Italy becomes a republic on June 2, 1946. Fearing a Communist takeover, the Christian Democrats win a landslide victory. The economy prospers under the American-led Marshall Plan. Italy is a founding member of the European Economic Community (EEC) in 1957.
||Social and economic unrest (1970s).
Economic crises and widespread social unrest heightens Europe's fears of a Communist uprising in Italy. The period is characterized by terrorist attacks by opposing extremist groups.
||Growth and corruption (1980 - 1990).
The 1980s witnesses a period of economic growth, but increasing national debt brings another collapse. A far-reaching ‘Clean Hands' investigation uncovers widespread bribery, theft and corruption involving thousands of politicians, public officials and businessmen.

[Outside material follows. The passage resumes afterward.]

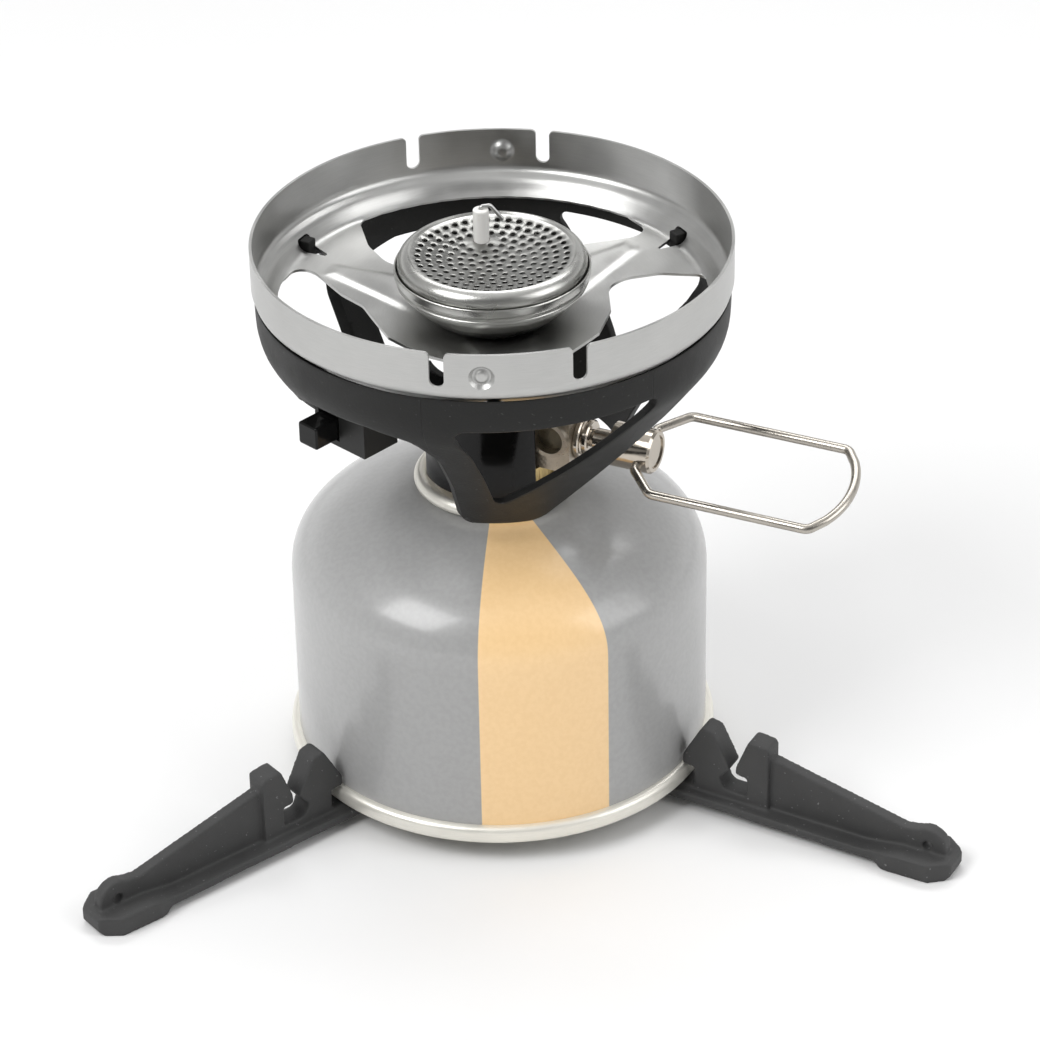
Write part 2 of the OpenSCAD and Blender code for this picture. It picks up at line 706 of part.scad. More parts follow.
module plastic_base() {
    color([0.20, 0.20, 0.20])
    union() {
        difference() {
            intersection() {
                base_shell();
                union() {
                    translate([0, 0, band_bottom]) cylinder(r = 60, h = 20);
                    for (k = [0:2]) rotate([0, 0, 120 * k]) outward(foot_view, 0, 60) foot_outline();
                }
            }
            for (k = [0:2]) rotate([0, 0, 120 * k]) outward(foot_view, 20, 60) window_outline();
        }
        // Clips that pass up through the spokes
        for (az = spoke_az) rotate([0, 0, az]) union() {
            translate([43.6, -1.4, 107.5]) cube([3.3, 2.8, 3.9]);
            translate([43.6, -1.4, 107.5]) cube([2.4, 2.8, 5.4]);
        }
    }
}

// ---------- assembly ----------

canister_body();
canister_base();
canister_valve_cup();
canister_valve_stem();
leg_rear();
leg_left();
leg_right();
pivot_rivet();
pivot_washer();
canister_seal();
canister_collar();
regulator_shroud();
valve_body();
pin_depressor();
port_plug();
regulator_cap();
regulator_spring();
regulator_diaphragm();
gland_nut();
spindle_oring();
valve_spindle();
control_knob();
set_screw();
wire_handle();
jet();
mixing_tube();
lock_nut();
burner_pan();
burner_bowl();
burner_cap();
electrode_ceramic();
electrode_wire();
ignition_lead();
igniter_housing();
piezo_button();
piezo_spring();
piezo_crystal();
plastic_base();
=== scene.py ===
"""Visual model of a backpacking gas stove on its canister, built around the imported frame."""

from math import acos, asin, atan2, cos, degrees, hypot, pi, radians, sin, sqrt

import bmesh
import bpy
import numpy as np
from mathutils import Matrix, Vector
from mathutils.geometry import delaunay_2d_cdt


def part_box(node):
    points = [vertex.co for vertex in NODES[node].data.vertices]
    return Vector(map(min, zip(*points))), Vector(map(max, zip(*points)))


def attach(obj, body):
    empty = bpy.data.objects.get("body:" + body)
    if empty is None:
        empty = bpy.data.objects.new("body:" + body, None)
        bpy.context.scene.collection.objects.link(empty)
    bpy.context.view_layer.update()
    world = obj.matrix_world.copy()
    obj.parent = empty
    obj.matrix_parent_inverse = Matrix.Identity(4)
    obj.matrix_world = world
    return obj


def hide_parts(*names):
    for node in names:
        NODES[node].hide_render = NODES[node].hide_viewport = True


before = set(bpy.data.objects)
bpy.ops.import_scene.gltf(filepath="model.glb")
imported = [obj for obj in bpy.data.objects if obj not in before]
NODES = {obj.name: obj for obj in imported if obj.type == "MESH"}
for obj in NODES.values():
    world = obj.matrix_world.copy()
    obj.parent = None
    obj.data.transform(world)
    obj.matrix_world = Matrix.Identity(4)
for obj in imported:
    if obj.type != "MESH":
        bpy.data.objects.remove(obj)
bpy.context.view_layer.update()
MM = 0.001


def low_high(node):
    """A CAD node's lowest and highest corners, in millimetres."""
    low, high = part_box(node)
    return low / MM, high / MM


# ---------- driving sizes, read from the frame, in millimetres ----------

pan_low, pan_high = low_high("burner_pan")
_, base_high = low_high("plastic_base")
bowl_low, bowl_high = low_high("burner_bowl")
cap_low, cap_high = low_high("burner_cap")
post_low, post_high = low_high("electrode_ceramic")
can_low, can_high = low_high("canister_body")
seam_low, seam_high = low_high("canister_base")
knob_low, knob_high = low_high("control_knob")

RING_R = (pan_high.x - pan_low.x) / 2
RING_TOP = pan_high.z
SHEET = 0.6
PAN_FLOOR = pan_low.z + SHEET
HEAD_R = (bowl_high.x - bowl_low.x) / 2
CAP_R = (cap_high.x - cap_low.x) / 2
CAP_TOP = cap_high.z
POST = Vector(((post_low.x + post_high.x) / 2, (post_low.y + post_high.y) / 2))
POST_R = (post_high.x - post_low.x) / 2
BAND_TOP = base_high.z
CAN_R = (can_high.x - can_low.x) / 2
SEAM_R = (seam_high.x - seam_low.x) / 2
VALVE_Z = (knob_low.z + knob_high.z) / 2
VALVE_AZ = degrees(atan2(knob_low.y + knob_high.y, knob_low.x + knob_high.x)) % 360
SPOKES = (30, 150, 270)     # azimuths of the pan's three spokes


# ---------- shape helpers ----------

def polar(r, az, z=None):
    """Point at radius r and azimuth az in degrees, with a height if one is given."""
    x, y = r * cos(radians(az)), r * sin(radians(az))
    return Vector((x, y)) if z is None else Vector((x, y, z))


def circle(centre, r, n):
    """n points round a centre in the plane."""
    return [centre + polar(r, 360 * i / n) for i in range(n)]


def corner(points, i, n):
    """Point i of a line of (x, y, corner radius), as an arc of n steps if it has a radius."""
    p, r = Vector(points[i][:2]), points[i][2]
    if r <= 0:
        return [p]
    a = (Vector(points[i - 1][:2]) - p).normalized()
    b = (Vector(points[(i + 1) % len(points)][:2]) - p).normalized()
    half = acos(max(-1, min(1, a.dot(b)))) / 2
    reach = r * cos(half) / sin(half)
    centre = p + (a + b).normalized() * r / sin(half)
    first, last = p + a * reach - centre, p + b * reach - centre
    start, turn = atan2(first.y, first.x), -first.angle_signed(last)
    angles = [start + turn * k / n for k in range(n + 1)]
    return [centre + r * Vector((cos(t), sin(t))) for t in angles]


def fillet(points, n=6):
    """Closed outline whose points are (x, y, corner radius)."""
    return [p for i in range(len(points)) for p in corner(points, i, n)]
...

||Italy in the recession (2000 + ).
Media magnate Silvio Berlusconi sweeps to power in 2001 with a center-right coalition. Italy's economy is severely damaged by the recession of 2008 and two years later Italian public debt is the second largest in Europe after Greece. A series of austerity measures are socially unpopular, but slowly start to reduce the public debt.